Composer in Residence
Jennifer Higdon has been called a Renaissance woman of music. Donald Rosenberg of the Cleveland Plain Dealer described Higdon as "a composer with a powerful command of creative resources." Higdon frequently performs as a flutist and is active as a conductor. USA Today's Classical Picks of the Year named her the composer of the Best New Piece of 1996. Her works have been performed extensively throughout the United States, including performances at the White House, Weill Recital Hall, Merkin Hall, Alice Tully Hall, and Carnegie Hall. Higdon's work has been performed by flutists Carol Wincenc and Jeffrey Khaner, pianist Marc-André Hamelin, the Cassatt String Quartet, the Lark Quartet, Pacifica String Quartet, the Louisville Orchestra, Knoxville Symphony, and Cincinnati Symphony, among others. Deal's Concerto for Orchestra was commissioned by the Philadelphia Orchestra in 2002, with support of grants from the National Endowment for the Arts and the Philadelphia Music Project. This work received its premiere at the American Symphony Orchestra League's Annual National Conference.
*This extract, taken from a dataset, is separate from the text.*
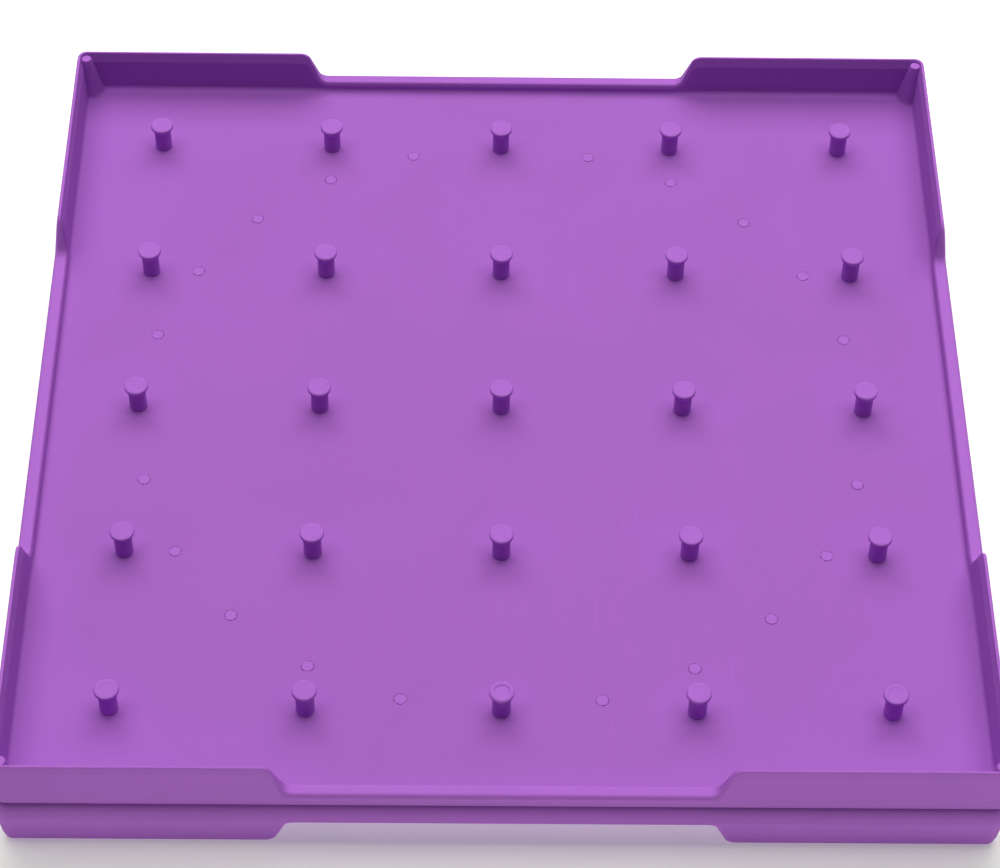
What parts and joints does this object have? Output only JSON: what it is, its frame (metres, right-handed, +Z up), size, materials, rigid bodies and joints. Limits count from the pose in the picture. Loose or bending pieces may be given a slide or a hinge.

In 1999, Deal was named a Pew Fellow in the Arts and composer in residence with the Continental Harmony Project, presented by the American Composers Forum and the National Endowment for the Arts. She is a recipient of awards from the Guggenheim Foundation, the American Academy of Arts and Letters, the International League of Women Composers, Composers Inc., the Louisville Orchestra, and ASCAP. She is also the recipient of grants from the National Endowment for the Arts, Meet-the-Composer, the American Composers Forum, and the Pennsylvania Council on the Arts. She holds both a Ph.D. and master's degree in composition form the University of Pennsylvania, a bachelors of music degree in flute performance from Bowling Green State University, and an artist diploma from the Curtis Institute of Music in Philadelphia. Higdon is on the composition faculty at the Curtis Institute. She has served as conductor of the University of Pennsylvania Orchestra and as visiting assistant professor at Bard College.